Thanks for the help.

BeemanR7
 
Done already!!! That was anticlimactic. Now there is uniform space between the bottle and the shroud and there will be no more POI shifts because of bottle interference. All I have left to do is shoot it over the chrony when it cools off and the humidity drops a bunch.

Thanks fellas. I may need more help if it is determined that the regulator needs some nursing. That issue may resolve itself after a few more rounds. We'll see.

BeemanR7


 
In case anyone is interested, I used a regular hardware store variety propane torch to warm the shroud. I kept the flame moving rapidly and constantly so as not to concentrate heat in any single spot, but to heat the threaded portion gradually and uniformly, while at the same time applying constant counter-clockwise pressure on the shroud with the other hand. Suddenly the shroud turned and I immediately removed the flame and continued to unscrew the shroud by hand. I didn't need to use a wrench of any kind, nor the pins as seen in the AoA video. It was all done by hand and there was no discoloration of the shroud as is usually seen by those who focus the flame on one particular area.

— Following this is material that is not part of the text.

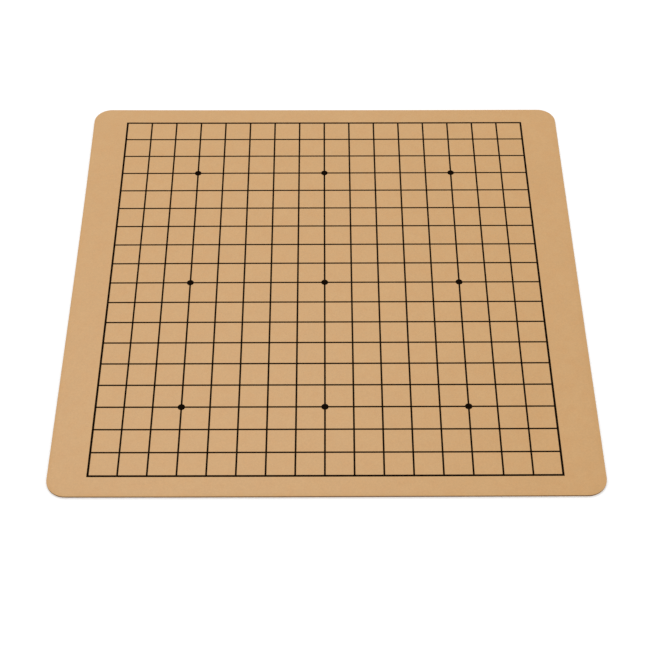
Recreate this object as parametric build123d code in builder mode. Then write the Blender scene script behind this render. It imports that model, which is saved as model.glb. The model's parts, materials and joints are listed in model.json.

The set screw that secures the rear shroud bushing to the barrel required the use of heat also, but I chose an electric soldering iron to localize the heat right on the set screw. After a period of heating, I'd try to loosen it with the allen wrench. If it didn't budge, I simply applied the soldering iron to it again. After the third heating session, it finally yielded. I simply repositioned the rear bushing forward a bit to make uniform clearance for the air bottle and reset the screw. Viola! Done!